Fountains of Wayne, Sky Full of Holes
Featured Album
A rueful power-pop gaze at mortality
Fountains of Wayne’s characters have suffered from a variety of neuroses and tics — inappropriate attraction to a friend’s mom, a mistaken belief in the sex appeal of Subarus — but the misguided white-collar strivers on the Jersey band’s fifth album are coping with a more serious affliction: middle age. In “The Summer Place,” a 40-ish woman revisits the family beach house and remembers her passive-aggressive dad, Seagram’s-soused mom and teen days shoplifting and gobbling mushrooms. It’s a John Cheever novel set to a Raspberries beat. In “Action Hero,” a harried father can’t let go of his comic book notions of saving the world; the weight of failed expectations lands him in the hospital with “things taped to his chest.”
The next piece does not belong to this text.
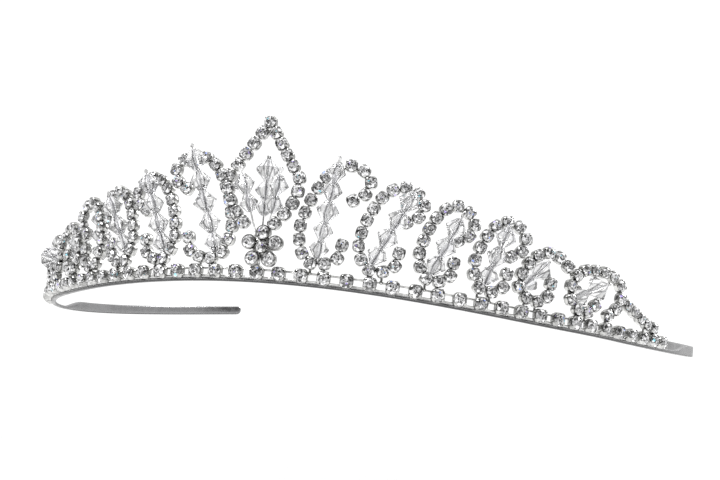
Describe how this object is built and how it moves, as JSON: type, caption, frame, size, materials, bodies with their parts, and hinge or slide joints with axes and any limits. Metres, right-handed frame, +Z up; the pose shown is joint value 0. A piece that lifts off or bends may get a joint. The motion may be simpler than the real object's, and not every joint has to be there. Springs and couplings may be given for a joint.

Since their 1996 debut, Fountains of Wayne have broken up, reunited, longed for hits and scored a minor one (“Stacy’s Mom,” off Welcome Interstate Managers); in the throes of their own no-longer-youth, songwriters Adam Schlesinger and Chris Collingwood seem to have accepted the idea that they’re here to stay, crafting overly smart, post-New Wave guitar-and-keyboard pop for a posse of diehards and the occasional besotted bar crowd. Sky Full of Holes isn’t as jarringly disco-fied as Traffic and Weather was in 2007, but it also lacks a lethal hook on the level of their still-greatest song, “Radiation Vibe.” It’s softer and subtler, with less to prove but plenty of low-key grace. “Cold Comfort Flowers” invents the genre of MOR-psychedelia, combining weird plinky keyboards, classic rock guitar fills, a quaalude rhythm and quasi-spiritual lyrics about sad people “climbing toward the spots in the sun.” The closing track, “Cemetery Guns,” also has death on the brain. If you saw yourself in the clueless-loser anthems of previous albums, beware — you might just see yourself here, too, on the crest of a hill, staring down at grave flowers doomed to decay.